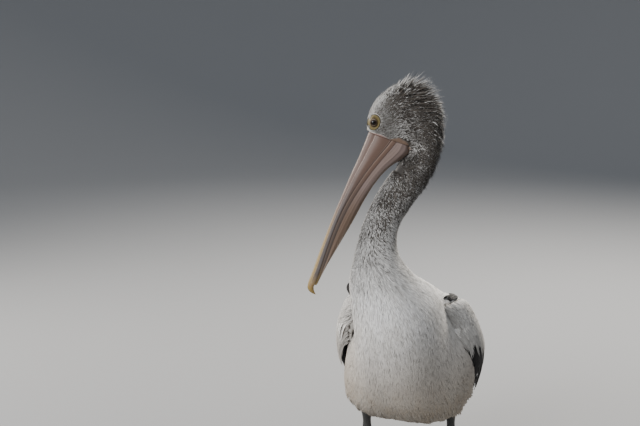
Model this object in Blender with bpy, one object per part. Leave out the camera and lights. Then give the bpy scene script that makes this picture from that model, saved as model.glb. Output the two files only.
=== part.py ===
"""A standing pelican as a still, life-size museum model.

Metres, +Z up. The bird heads along -Y with its left side at +X and stands on z = 0.
One loft of flesh runs from the tail root over the torso and neck to the face and is
parted at named stations. The bill, eyes, wings, legs and feet are set on it.
"""

import math
import random

import bmesh
import bpy
import numpy as np
from mathutils import Vector

# Shared sizes
GAP = 0.0003  # air that touching pieces keep
SEED = 41
PLACE = Vector((0.007, -0.129, 0.0))  # brings the middle of the whole bird over the origin
BODY_SIDES = 28
NECK_SIDES = 22
HEAD_SIDES = 24

# The head's own frame: forward runs down the bill, up is the crown's side
THROAT = np.array([0.050, -0.112, 0.937])
HEAD_YAW, HEAD_PITCH, HEAD_ROLL = 66.0, -70.0, 12.0

# Stations of the body loft, tail end first: centre, yaw, pitch and roll in degrees,
# half width, height above the centre, depth below it
STATIONS = (
    ("tail_pad", (0.000, 0.398, 0.331), 0, 8, 0, 0.036, 0.006, 0.006),
    ("tail_root", (0.000, 0.362, 0.334), 0, 14, 0, 0.038, 0.016, 0.017),
    ("rump", (0.000, 0.302, 0.345), 0, 20, 0, 0.078, 0.046, 0.070),
    ("loin", (0.002, 0.212, 0.350), 0, 20, 0, 0.136, 0.112, 0.144),
    ("hip", (0.005, 0.115, 0.350), 0, 20, 0, 0.171, 0.170, 0.176),
    ("belly", (0.008, 0.010, 0.354), 0, 24, 0, 0.172, 0.210, 0.170),
    ("breast", (0.027, -0.084, 0.420), 0, 38, 0, 0.120, 0.183, 0.174),
    ("shoulder", (0.026, -0.144, 0.528), 0, 60, 0, 0.098, 0.122, 0.140),
    ("neck_root", (0.004, -0.170, 0.605), 5, 77, 0, 0.080, 0.080, 0.081),
    ("neck_low", (-0.008, -0.177, 0.668), 14, 86, 0, 0.054, 0.053, 0.056),
    ("neck_middle", (-0.004, -0.163, 0.740), 28, 95, 0, 0.043, 0.045, 0.043),
    ("neck_bend", (0.018, -0.140, 0.803), 44, 110, 2, 0.042, 0.049, 0.041),
    ("neck_high", (0.050, -0.116, 0.862), 58, 120, 6, 0.040, 0.046, 0.039),
)

# Stations of the head, a fan round the throat: the end at the face and the end at the
# crown as (forward, up) in the head's frame, and half width, in millimetres
HEAD_STATIONS = (
    ("nape_low", (14, -1), (-34, -70), 38),
    ("nape", (10, 6), (-74, -56), 37),
    ("occiput", (14, 12), (-116, -28), 37),
    ("crown_back", (20, 24), (-138, 20), 38),
    ("crown", (20, 40), (-138, 66), 38),
    ("crown_front", (20, 58), (-112, 101), 36),
    ("brow", (18, 76), (-76, 121), 32),
    ("forehead", (12, 92), (-42, 124), 24),
    ("lore", (6, 103), (-12, 118), 12),
)
FACE_FORWARD = -0.004  # the flat where the bill meets the head
FACE_LOW = 0.006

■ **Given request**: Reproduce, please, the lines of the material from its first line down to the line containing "HEAD_YAW, HEAD_PITCH, HEAD_ROLL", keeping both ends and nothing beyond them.

■ **Finished exercise**:
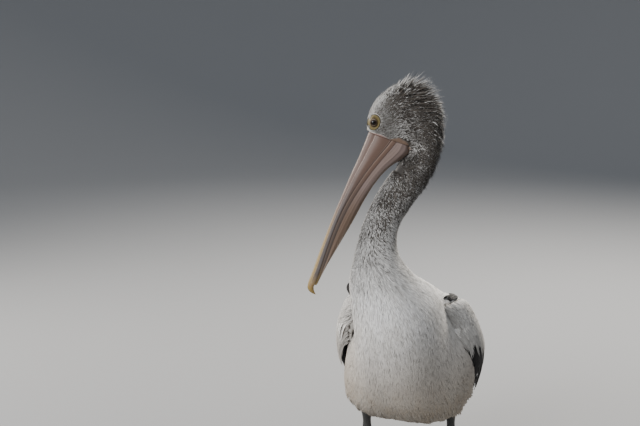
Model this object in Blender with bpy, one object per part. Leave out the camera and lights. Then give the bpy scene script that makes this picture from that model, saved as model.glb. Output the two files only.
=== part.py ===
"""A standing pelican as a still, life-size museum model.

Metres, +Z up. The bird heads along -Y with its left side at +X and stands on z = 0.
One loft of flesh runs from the tail root over the torso and neck to the face and is
parted at named stations. The bill, eyes, wings, legs and feet are set on it.
"""

import math
import random

import bmesh
import bpy
import numpy as np
from mathutils import Vector

# Shared sizes
GAP = 0.0003  # air that touching pieces keep
SEED = 41
PLACE = Vector((0.007, -0.129, 0.0))  # brings the middle of the whole bird over the origin
BODY_SIDES = 28
NECK_SIDES = 22
HEAD_SIDES = 24

# The head's own frame: forward runs down the bill, up is the crown's side
THROAT = np.array([0.050, -0.112, 0.937])
HEAD_YAW, HEAD_PITCH, HEAD_ROLL = 66.0, -70.0, 12.0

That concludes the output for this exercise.